中置演算子が行の先頭にある場合、その行は整列について厳格でなくても大丈夫です。

let x =  1   // 列10に新しいラインを決めます
        + 2   // 行頭の中置演算子は数えません
             * 3  // "*"で始まるので、揃える必要はありません
         - 4  // "-"で始まるので、揃える必要はありません

fun キーワードが式の先頭にある場合、 fun は新しいオフサイドラインを始めません。

//文字列の列
//34567890123456789
let f = fun x ->  // "fun"は列9に新しいラインを決めるはずですが、
   let y = 1      // そうではありません。実際のラインはここから始まります。
   x + y

さらに詳しく知るには

インデントの仕組みについては、さらに多くの詳細がありますが、一般的なケースのほとんどは上記の例でカバーできるはずです。もっと詳しく知りたい場合は、F#の完全な言語仕様がダウンロード可能なPDFとして公開されています。一読をお勧めします。

「冗長」構文

F#はデフォルトでインデントを使ってブロック構造を示します。これを「軽量」構文と呼びます。インデントを使わない代わりの構文もあり、これを「冗長」構文と呼びます。冗長構文では、インデントを使う必要がなく、空白文字も重要ではありません。ただし、その代わりに以下のような多くのキーワードを使う必要があります。

  • すべての letdo 束縛の後に in キーワード
  • if-then-else などのコードブロックに begin / end キーワード
  • ループの終わりに done キーワード
  • 型定義の始まりと終わりにキーワード

以下は、通常では許されないような変わったインデントを使った冗長構文の例です。

#indent "off"

      let f = 
    let x = 1 in
  if x=2 then 
begin "a" end else begin
"b" 
end

#indent "on"

冗長構文は 「軽量」 モードでも常に使えます。時には、それが便利なこともあります。たとえば、 let を1行の式に埋め込みたい場合などです。

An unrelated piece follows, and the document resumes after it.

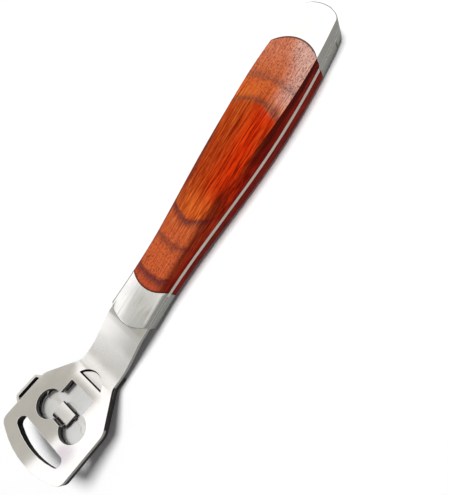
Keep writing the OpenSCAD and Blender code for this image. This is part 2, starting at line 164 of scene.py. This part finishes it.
def addBump(tree, shader, height, strength, distance):
    bump = addNode(tree, "ShaderNodeBump", Strength=strength, Distance=distance)
    tree.links.new(height, bump.inputs["Height"])
    tree.links.new(bump.outputs["Normal"], shader.inputs["Normal"])


# Polishing marks: fine scratches along the part and faint smudges, shared by every steel

polish = {"marks": (1.0, 4.0, 0.6), "smudge": (120.0, 3.0, 0.55)}  # scale, detail, roughness


def makePolishGroup():
    group = bpy.data.node_groups.new("polishMarks", "ShaderNodeTree")
    face = group.interface
    for name in ("Length", "Across"):
        face.new_socket(name, in_out="INPUT", socket_type="NodeSocketFloat")
    for name in ("Marks", "Smudge"):
        face.new_socket(name, in_out="OUTPUT", socket_type="NodeSocketFloat")
    given = group.nodes.new("NodeGroupInput")
    made = group.nodes.new("NodeGroupOutput")
    coords = objectCoords(group)
    stretch = group.nodes.new("ShaderNodeCombineXYZ")
    for name, axis in (("Length", "X"), ("Across", "Y"), ("Across", "Z")):
        group.links.new(given.outputs[name], stretch.inputs[axis])
    scaled = addNode(group, "ShaderNodeVectorMath", operation="MULTIPLY")
    group.links.new(coords, scaled.inputs[0])
    group.links.new(stretch.outputs["Vector"], scaled.inputs[1])
    marks = noiseNode(group, scaled.outputs["Vector"], *polish["marks"])
    group.links.new(marks, made.inputs["Marks"])
    group.links.new(noiseNode(group, coords, *polish["smudge"]), made.inputs["Smudge"])
    return group


# Steels: rough is the mirror's blur, spread and marks how much the smudges and scratches
# change it, worn the share of the colour that is left in a smudge. Length and across are the
# scratches' scale along the part and over it. Zones are spans along the handle, each with the
# roughness that begins there: the sheet is a mirror on the head, dull in the bend and satin
# along the neck.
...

let x = let y = 1 in let z = 2 in y + z

その他に、冗長構文を使いたくなるケースは次のとおりです。

  • 生成されたコードを出力する場合
  • OCamlと互換性を持たせる場合
  • 視覚障害または盲目で、スクリーンリーダーを使う場合
  • または、F#パーサーが使う抽象構文木について理解を深めたい場合

これらのケース以外では、冗長構文が実際に使われることはほとんどありません。